* Information shown:
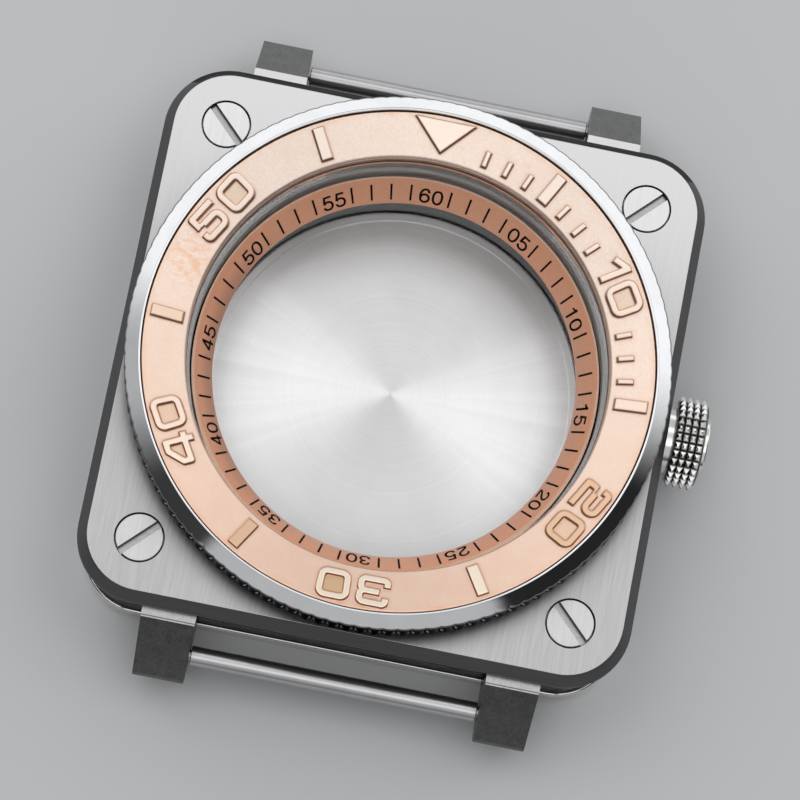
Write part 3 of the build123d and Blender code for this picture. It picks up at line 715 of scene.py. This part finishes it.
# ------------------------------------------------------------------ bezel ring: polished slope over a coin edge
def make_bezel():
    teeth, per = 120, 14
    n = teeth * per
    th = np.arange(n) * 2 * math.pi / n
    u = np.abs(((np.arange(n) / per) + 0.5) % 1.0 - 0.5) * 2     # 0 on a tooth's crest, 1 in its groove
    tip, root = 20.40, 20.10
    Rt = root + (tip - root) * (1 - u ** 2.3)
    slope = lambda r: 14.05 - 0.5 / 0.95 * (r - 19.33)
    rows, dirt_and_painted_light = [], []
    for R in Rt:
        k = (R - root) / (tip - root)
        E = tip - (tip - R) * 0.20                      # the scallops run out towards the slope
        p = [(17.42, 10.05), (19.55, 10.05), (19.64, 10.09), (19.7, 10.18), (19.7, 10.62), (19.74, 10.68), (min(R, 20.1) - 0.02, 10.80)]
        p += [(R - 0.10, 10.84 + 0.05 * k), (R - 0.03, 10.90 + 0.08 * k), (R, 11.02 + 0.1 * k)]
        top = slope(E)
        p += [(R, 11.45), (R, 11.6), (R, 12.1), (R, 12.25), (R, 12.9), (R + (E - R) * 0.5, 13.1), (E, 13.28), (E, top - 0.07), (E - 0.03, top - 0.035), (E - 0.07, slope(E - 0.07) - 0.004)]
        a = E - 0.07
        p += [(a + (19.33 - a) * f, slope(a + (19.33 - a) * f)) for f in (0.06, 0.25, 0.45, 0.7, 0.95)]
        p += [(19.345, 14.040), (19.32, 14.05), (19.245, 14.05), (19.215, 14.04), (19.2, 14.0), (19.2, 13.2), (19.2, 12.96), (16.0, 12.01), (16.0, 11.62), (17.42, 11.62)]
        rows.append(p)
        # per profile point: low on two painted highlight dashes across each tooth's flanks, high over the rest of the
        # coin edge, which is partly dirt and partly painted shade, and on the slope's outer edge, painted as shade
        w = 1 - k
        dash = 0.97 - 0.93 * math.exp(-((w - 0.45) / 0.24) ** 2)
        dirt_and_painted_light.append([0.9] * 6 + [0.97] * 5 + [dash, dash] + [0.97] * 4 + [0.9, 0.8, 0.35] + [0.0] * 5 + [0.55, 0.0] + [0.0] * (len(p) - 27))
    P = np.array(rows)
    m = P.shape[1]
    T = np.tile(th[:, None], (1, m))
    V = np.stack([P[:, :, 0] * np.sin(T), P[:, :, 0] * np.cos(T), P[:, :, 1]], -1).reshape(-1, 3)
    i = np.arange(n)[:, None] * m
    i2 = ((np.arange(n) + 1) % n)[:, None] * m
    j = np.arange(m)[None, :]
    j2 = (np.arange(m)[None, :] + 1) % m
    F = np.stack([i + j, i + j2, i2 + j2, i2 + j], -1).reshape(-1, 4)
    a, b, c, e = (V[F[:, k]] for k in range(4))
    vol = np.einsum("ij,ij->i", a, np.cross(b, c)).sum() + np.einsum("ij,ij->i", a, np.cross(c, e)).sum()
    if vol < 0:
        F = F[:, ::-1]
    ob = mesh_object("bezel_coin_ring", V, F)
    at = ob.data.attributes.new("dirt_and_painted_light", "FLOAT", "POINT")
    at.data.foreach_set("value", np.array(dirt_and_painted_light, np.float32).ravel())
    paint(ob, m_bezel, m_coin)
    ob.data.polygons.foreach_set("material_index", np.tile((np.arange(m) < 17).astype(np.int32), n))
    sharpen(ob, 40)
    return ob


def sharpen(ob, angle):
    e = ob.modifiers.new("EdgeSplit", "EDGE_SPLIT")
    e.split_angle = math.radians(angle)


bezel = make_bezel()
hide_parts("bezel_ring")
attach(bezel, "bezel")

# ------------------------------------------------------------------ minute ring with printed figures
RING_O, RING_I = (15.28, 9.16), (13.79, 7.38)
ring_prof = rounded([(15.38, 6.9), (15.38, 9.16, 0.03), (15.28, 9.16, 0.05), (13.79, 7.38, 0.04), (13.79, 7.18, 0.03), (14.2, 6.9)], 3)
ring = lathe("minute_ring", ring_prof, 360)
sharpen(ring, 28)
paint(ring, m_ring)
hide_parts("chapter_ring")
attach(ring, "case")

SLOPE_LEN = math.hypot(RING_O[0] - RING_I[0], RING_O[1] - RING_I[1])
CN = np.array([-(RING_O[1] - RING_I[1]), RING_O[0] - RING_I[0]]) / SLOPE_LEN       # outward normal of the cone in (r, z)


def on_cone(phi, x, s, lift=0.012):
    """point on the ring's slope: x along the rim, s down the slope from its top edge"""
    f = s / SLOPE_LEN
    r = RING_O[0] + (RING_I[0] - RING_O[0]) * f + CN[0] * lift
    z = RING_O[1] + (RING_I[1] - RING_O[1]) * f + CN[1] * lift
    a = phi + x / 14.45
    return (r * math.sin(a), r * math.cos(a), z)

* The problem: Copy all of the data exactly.

* Worked solution:
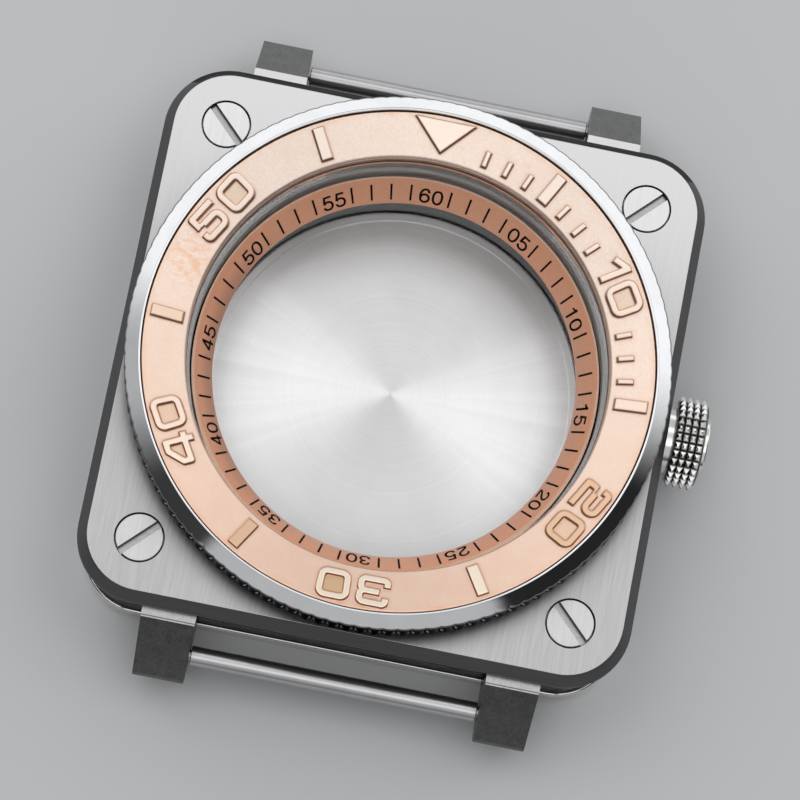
Write part 3 of the build123d and Blender code for this picture. It picks up at line 715 of scene.py. This part finishes it.
# ------------------------------------------------------------------ bezel ring: polished slope over a coin edge
def make_bezel():
    teeth, per = 120, 14
    n = teeth * per
    th = np.arange(n) * 2 * math.pi / n
    u = np.abs(((np.arange(n) / per) + 0.5) % 1.0 - 0.5) * 2     # 0 on a tooth's crest, 1 in its groove
    tip, root = 20.40, 20.10
    Rt = root + (tip - root) * (1 - u ** 2.3)
    slope = lambda r: 14.05 - 0.5 / 0.95 * (r - 19.33)
    rows, dirt_and_painted_light = [], []
    for R in Rt:
        k = (R - root) / (tip - root)
        E = tip - (tip - R) * 0.20                      # the scallops run out towards the slope
        p = [(17.42, 10.05), (19.55, 10.05), (19.64, 10.09), (19.7, 10.18), (19.7, 10.62), (19.74, 10.68), (min(R, 20.1) - 0.02, 10.80)]
        p += [(R - 0.10, 10.84 + 0.05 * k), (R - 0.03, 10.90 + 0.08 * k), (R, 11.02 + 0.1 * k)]
        top = slope(E)
        p += [(R, 11.45), (R, 11.6), (R, 12.1), (R, 12.25), (R, 12.9), (R + (E - R) * 0.5, 13.1), (E, 13.28), (E, top - 0.07), (E - 0.03, top - 0.035), (E - 0.07, slope(E - 0.07) - 0.004)]
        a = E - 0.07
        p += [(a + (19.33 - a) * f, slope(a + (19.33 - a) * f)) for f in (0.06, 0.25, 0.45, 0.7, 0.95)]
        p += [(19.345, 14.040), (19.32, 14.05), (19.245, 14.05), (19.215, 14.04), (19.2, 14.0), (19.2, 13.2), (19.2, 12.96), (16.0, 12.01), (16.0, 11.62), (17.42, 11.62)]
        rows.append(p)
        # per profile point: low on two painted highlight dashes across each tooth's flanks, high over the rest of the
        # coin edge, which is partly dirt and partly painted shade, and on the slope's outer edge, painted as shade
        w = 1 - k
        dash = 0.97 - 0.93 * math.exp(-((w - 0.45) / 0.24) ** 2)
        dirt_and_painted_light.append([0.9] * 6 + [0.97] * 5 + [dash, dash] + [0.97] * 4 + [0.9, 0.8, 0.35] + [0.0] * 5 + [0.55, 0.0] + [0.0] * (len(p) - 27))
    P = np.array(rows)
    m = P.shape[1]
    T = np.tile(th[:, None], (1, m))
    V = np.stack([P[:, :, 0] * np.sin(T), P[:, :, 0] * np.cos(T), P[:, :, 1]], -1).reshape(-1, 3)
    i = np.arange(n)[:, None] * m
    i2 = ((np.arange(n) + 1) % n)[:, None] * m
    j = np.arange(m)[None, :]
    j2 = (np.arange(m)[None, :] + 1) % m
    F = np.stack([i + j, i + j2, i2 + j2, i2 + j], -1).reshape(-1, 4)
    a, b, c, e = (V[F[:, k]] for k in range(4))
    vol = np.einsum("ij,ij->i", a, np.cross(b, c)).sum() + np.einsum("ij,ij->i", a, np.cross(c, e)).sum()
    if vol < 0:
        F = F[:, ::-1]
    ob = mesh_object("bezel_coin_ring", V, F)
    at = ob.data.attributes.new("dirt_and_painted_light", "FLOAT", "POINT")
    at.data.foreach_set("value", np.array(dirt_and_painted_light, np.float32).ravel())
    paint(ob, m_bezel, m_coin)
    ob.data.polygons.foreach_set("material_index", np.tile((np.arange(m) < 17).astype(np.int32), n))
    sharpen(ob, 40)
    return ob


def sharpen(ob, angle):
    e = ob.modifiers.new("EdgeSplit", "EDGE_SPLIT")
    e.split_angle = math.radians(angle)


bezel = make_bezel()
hide_parts("bezel_ring")
attach(bezel, "bezel")

# ------------------------------------------------------------------ minute ring with printed figures
RING_O, RING_I = (15.28, 9.16), (13.79, 7.38)
ring_prof = rounded([(15.38, 6.9), (15.38, 9.16, 0.03), (15.28, 9.16, 0.05), (13.79, 7.38, 0.04), (13.79, 7.18, 0.03), (14.2, 6.9)], 3)
ring = lathe("minute_ring", ring_prof, 360)
sharpen(ring, 28)
paint(ring, m_ring)
hide_parts("chapter_ring")
attach(ring, "case")

SLOPE_LEN = math.hypot(RING_O[0] - RING_I[0], RING_O[1] - RING_I[1])
CN = np.array([-(RING_O[1] - RING_I[1]), RING_O[0] - RING_I[0]]) / SLOPE_LEN       # outward normal of the cone in (r, z)


def on_cone(phi, x, s, lift=0.012):
    """point on the ring's slope: x along the rim, s down the slope from its top edge"""
    f = s / SLOPE_LEN
    r = RING_O[0] + (RING_I[0] - RING_O[0]) * f + CN[0] * lift
    z = RING_O[1] + (RING_I[1] - RING_O[1]) * f + CN[1] * lift
    a = phi + x / 14.45
    return (r * math.sin(a), r * math.cos(a), z)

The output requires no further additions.